WHAT YOU HAVE TO DO |
Transcribe only the lines from the line with "cad_parts[node].hide_render = cad_parts[node].hide_viewport" through the line with "frame = import_model()", exactly, counting both of those lines as part of the stretch.

COLLECTED DATA |
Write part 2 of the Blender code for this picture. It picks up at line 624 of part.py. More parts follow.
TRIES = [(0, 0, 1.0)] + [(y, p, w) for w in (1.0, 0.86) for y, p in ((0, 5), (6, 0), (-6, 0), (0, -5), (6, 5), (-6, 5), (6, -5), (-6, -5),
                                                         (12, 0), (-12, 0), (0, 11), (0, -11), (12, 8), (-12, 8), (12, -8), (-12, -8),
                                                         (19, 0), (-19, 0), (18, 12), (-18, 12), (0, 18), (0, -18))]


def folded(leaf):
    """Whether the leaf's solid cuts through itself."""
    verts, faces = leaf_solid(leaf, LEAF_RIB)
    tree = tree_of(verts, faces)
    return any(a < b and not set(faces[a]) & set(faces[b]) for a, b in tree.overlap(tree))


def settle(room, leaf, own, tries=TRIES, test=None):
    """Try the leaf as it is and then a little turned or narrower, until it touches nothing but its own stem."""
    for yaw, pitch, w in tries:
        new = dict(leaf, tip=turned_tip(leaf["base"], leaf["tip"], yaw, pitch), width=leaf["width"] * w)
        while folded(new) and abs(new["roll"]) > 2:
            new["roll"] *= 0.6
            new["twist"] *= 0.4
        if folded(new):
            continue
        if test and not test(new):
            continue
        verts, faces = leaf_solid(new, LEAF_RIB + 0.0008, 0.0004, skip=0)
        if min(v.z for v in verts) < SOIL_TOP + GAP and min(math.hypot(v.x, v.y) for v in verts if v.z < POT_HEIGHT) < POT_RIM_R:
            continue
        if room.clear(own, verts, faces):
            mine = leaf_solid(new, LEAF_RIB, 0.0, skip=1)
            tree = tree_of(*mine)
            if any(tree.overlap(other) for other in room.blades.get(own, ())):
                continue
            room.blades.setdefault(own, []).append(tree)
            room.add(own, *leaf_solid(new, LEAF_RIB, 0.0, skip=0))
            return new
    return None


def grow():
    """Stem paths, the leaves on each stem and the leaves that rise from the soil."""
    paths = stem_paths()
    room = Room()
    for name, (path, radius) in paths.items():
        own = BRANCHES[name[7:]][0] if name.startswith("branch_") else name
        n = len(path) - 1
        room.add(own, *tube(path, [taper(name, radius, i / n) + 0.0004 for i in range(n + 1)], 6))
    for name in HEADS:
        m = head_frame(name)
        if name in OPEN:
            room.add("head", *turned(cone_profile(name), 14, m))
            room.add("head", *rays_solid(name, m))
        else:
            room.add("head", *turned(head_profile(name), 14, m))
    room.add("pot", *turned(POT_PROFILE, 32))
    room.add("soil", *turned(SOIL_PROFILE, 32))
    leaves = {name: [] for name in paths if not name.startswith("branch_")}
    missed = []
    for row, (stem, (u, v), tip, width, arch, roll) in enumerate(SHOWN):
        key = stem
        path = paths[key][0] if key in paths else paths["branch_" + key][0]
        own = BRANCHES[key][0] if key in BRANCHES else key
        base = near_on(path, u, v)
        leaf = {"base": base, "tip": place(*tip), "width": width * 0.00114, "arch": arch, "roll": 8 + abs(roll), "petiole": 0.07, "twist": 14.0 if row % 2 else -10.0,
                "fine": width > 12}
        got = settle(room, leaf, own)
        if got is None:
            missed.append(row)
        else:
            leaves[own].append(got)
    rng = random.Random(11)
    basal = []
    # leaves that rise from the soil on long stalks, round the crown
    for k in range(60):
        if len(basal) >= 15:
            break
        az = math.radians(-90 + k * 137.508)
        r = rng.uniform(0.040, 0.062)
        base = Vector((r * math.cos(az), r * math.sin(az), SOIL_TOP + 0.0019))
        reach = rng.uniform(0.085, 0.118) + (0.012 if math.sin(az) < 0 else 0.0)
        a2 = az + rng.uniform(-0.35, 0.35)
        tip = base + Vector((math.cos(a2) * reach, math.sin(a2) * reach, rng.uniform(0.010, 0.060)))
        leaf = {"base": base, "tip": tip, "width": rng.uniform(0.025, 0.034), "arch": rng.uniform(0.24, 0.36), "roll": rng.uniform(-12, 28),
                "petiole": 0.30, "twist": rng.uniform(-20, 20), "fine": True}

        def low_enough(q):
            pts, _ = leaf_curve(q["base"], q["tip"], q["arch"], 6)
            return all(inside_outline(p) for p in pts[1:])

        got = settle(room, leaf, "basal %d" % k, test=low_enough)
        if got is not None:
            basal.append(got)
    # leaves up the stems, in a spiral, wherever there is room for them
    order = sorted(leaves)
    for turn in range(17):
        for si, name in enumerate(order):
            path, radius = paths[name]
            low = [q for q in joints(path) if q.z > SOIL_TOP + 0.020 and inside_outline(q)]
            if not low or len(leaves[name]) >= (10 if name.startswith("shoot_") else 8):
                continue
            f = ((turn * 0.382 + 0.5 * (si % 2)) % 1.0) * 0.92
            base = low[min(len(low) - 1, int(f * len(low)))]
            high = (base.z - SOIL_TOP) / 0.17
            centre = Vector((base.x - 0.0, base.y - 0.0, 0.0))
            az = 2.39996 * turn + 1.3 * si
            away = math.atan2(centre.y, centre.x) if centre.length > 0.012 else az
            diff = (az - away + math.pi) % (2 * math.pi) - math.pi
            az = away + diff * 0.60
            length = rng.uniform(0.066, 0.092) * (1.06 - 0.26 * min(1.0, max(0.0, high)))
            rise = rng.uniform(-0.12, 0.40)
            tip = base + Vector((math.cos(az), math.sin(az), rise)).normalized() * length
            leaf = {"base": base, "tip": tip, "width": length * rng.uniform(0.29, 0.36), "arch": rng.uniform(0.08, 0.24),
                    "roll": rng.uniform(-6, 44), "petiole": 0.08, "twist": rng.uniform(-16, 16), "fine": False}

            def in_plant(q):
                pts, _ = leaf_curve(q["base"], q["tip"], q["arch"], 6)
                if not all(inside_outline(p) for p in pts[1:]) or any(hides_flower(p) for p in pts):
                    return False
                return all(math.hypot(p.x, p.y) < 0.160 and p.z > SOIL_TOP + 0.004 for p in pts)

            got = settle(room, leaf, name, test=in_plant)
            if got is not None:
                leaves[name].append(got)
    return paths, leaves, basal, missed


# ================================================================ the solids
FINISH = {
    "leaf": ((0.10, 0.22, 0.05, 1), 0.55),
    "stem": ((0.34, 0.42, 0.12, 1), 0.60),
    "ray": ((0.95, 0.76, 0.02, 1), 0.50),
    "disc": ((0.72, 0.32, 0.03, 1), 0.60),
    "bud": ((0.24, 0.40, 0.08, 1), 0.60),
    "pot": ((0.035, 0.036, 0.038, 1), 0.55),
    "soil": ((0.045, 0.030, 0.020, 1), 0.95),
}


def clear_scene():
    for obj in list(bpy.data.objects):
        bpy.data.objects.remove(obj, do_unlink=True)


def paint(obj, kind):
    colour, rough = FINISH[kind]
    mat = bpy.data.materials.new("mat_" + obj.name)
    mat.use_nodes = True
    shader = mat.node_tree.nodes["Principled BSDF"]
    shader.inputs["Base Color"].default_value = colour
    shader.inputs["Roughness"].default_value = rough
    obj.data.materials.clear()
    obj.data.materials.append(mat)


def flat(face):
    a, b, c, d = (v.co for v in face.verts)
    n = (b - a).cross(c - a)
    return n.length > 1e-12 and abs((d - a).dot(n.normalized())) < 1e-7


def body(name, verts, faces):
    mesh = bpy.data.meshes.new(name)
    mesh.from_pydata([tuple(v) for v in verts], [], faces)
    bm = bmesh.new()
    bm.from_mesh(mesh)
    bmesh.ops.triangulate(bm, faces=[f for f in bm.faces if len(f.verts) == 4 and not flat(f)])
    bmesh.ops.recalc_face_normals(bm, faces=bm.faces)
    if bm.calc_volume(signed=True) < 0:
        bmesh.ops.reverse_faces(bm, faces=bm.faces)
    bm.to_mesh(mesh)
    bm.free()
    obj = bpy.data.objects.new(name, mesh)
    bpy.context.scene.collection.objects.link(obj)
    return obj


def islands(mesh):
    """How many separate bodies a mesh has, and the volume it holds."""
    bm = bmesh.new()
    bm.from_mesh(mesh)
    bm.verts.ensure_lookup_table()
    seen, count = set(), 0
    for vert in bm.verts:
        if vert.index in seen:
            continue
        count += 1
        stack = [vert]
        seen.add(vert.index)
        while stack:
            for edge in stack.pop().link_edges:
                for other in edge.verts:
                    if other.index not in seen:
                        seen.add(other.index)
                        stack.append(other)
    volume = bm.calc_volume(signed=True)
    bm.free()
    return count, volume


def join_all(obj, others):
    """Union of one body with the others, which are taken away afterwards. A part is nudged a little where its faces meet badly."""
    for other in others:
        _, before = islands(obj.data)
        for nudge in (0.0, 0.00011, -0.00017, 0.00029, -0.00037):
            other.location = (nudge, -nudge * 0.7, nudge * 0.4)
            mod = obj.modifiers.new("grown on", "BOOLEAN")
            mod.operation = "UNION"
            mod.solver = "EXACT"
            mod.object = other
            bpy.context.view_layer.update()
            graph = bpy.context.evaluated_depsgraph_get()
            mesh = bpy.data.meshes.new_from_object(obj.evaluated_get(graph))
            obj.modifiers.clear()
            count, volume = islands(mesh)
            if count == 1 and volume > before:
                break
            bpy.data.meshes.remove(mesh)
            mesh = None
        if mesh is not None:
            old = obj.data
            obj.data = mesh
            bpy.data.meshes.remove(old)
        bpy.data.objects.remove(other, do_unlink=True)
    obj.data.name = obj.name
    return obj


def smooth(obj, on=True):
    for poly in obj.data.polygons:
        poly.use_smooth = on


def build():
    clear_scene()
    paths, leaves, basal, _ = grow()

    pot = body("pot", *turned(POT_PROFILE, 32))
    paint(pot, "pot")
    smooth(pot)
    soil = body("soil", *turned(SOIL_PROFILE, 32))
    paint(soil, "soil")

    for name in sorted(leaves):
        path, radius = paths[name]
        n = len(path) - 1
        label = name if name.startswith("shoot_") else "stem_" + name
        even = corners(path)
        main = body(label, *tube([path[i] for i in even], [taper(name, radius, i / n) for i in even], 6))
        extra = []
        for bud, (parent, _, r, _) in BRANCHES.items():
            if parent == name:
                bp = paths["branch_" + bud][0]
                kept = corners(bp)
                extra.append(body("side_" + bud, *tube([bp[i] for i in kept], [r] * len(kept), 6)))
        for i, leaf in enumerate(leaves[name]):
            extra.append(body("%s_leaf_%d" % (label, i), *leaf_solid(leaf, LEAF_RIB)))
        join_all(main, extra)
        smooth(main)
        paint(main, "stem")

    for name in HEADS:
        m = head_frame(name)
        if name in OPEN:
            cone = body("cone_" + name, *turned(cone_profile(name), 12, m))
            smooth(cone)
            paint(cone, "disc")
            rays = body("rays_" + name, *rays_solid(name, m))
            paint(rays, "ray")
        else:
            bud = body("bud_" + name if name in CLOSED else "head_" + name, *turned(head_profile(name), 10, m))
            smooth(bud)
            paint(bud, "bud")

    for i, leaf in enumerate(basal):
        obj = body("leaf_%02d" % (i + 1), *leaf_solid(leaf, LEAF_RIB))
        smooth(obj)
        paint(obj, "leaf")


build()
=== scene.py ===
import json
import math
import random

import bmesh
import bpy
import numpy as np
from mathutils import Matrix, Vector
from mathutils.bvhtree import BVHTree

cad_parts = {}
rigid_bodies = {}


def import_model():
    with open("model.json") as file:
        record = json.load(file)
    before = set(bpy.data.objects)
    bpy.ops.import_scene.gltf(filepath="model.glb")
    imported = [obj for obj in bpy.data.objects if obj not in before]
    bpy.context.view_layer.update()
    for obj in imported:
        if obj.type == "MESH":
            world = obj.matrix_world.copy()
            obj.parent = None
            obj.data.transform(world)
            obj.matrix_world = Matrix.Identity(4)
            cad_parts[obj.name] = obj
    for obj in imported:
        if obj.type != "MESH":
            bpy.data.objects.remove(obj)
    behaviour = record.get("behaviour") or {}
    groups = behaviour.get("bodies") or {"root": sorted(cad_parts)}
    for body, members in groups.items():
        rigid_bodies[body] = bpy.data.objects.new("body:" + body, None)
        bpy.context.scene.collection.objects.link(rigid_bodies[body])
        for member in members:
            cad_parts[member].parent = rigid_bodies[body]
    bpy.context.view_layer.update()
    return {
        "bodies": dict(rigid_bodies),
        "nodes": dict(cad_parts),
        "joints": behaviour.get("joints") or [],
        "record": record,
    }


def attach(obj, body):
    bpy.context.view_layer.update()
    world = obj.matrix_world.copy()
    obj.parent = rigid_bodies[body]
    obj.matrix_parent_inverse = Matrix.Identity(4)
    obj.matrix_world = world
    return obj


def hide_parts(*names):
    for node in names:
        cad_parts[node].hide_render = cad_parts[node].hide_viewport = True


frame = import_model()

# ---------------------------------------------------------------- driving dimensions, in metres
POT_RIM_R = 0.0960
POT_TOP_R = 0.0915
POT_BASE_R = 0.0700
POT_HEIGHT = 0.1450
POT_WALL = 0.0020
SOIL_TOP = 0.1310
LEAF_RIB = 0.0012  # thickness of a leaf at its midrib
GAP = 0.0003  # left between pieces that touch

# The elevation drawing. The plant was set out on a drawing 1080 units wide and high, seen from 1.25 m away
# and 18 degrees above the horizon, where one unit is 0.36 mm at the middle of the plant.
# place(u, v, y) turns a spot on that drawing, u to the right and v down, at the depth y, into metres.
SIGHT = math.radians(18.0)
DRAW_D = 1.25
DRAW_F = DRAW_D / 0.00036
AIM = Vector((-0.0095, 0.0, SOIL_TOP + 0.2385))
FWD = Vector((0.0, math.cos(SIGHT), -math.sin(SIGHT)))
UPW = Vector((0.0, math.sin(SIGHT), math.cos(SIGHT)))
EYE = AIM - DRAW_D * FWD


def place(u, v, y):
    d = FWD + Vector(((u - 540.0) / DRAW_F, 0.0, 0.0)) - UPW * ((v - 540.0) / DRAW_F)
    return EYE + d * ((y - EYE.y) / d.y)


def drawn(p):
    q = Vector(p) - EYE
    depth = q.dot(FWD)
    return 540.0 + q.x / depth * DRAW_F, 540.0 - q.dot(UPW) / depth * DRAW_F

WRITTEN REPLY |
        cad_parts[node].hide_render = cad_parts[node].hide_viewport = True


frame = import_model()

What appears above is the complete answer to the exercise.